Le matériel végétal (clones de pinot noir, le “cépage traducteur” de ce terroir) est d’une grande finesse grâce à des sélections massales et clonales très rigoureuses. La tradition veut qu’on ne vendange au Domaine que le plus tard possible, avec tous les risques que cela comporte, pour obtenir des raisins parfaitement mûrs. La vinification est traditionnelle et s’effectue dans des cuves en bois ou en inox.

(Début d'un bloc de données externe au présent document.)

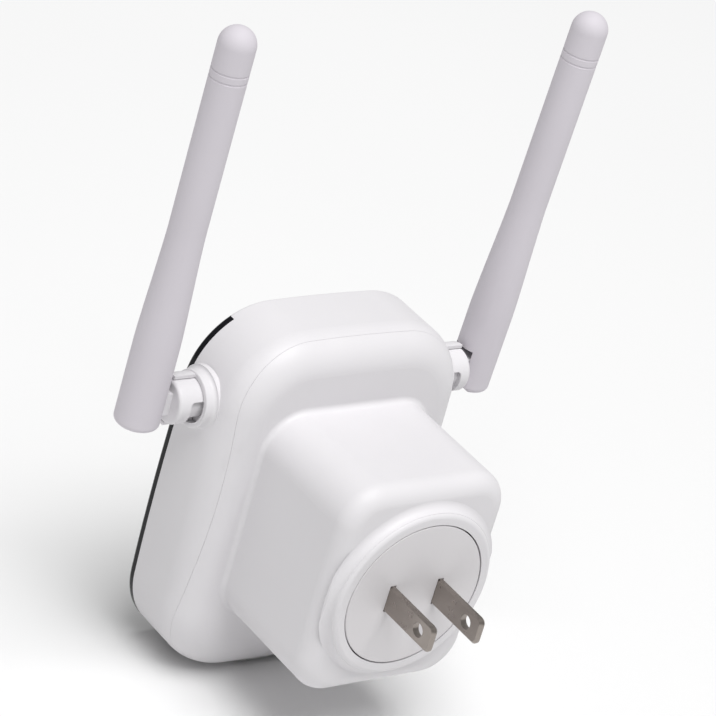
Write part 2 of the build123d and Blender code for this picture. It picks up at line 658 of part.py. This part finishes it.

La cuve dans laquelle est vinifiée la Romanée-Conti a été fabriquée en 1862… Tous les vins du Domaine sont ensuite élevés dans des fûts neufs, renouvelés chaque année.
Voici nos commentaires sur quelques crus du Domaine, récemment dégustés.
• Échézeaux 1989
Rouge légèrement patiné. Nez d’églantine avec des arômes de fraise et de pruneau. Début d’évolution. Notes de havane. Déjà agréable en bouche, grâce à une trame tannique fine et veloutée.
• Richebourg 1991
Robe grenat avec des nuances d’évolution. Le premier nez révèle des arômes intenses de gibier auxquels succèdent des notes fines de cuir, de moka, d’épices et de réglisse. En bouche, les fruits rouges sont très présents. Vin riche, presque charnel, mais subtil. Élégance et vigueur.
• Romanée-Saint-Vivant 1988
Robe rubis assez claire. Nez de musc, de civette accompagnés de notes florales. En bouche, la structure est complexe, les tannins sont présents ainsi que l’acidité, typique du millésime. Fin de bouche très fraîche, caractéristique d’un grand vin. Une bouteille qui sera grandiose dans vingt ans, comme les 1966 le sont aujourd’hui…
• La Tâche 1988
Robe d’un beau rubis profond. Nez discret mais complexe de framboise et de tabac blond avec des notes florales de violette. Superbes tannins bien ronds, très présents en milieu de bouche. Son acidité lui apporte beaucoup de fraîcheur et soutient un fruité d’une grande pureté aromatique. Belle finale très longue.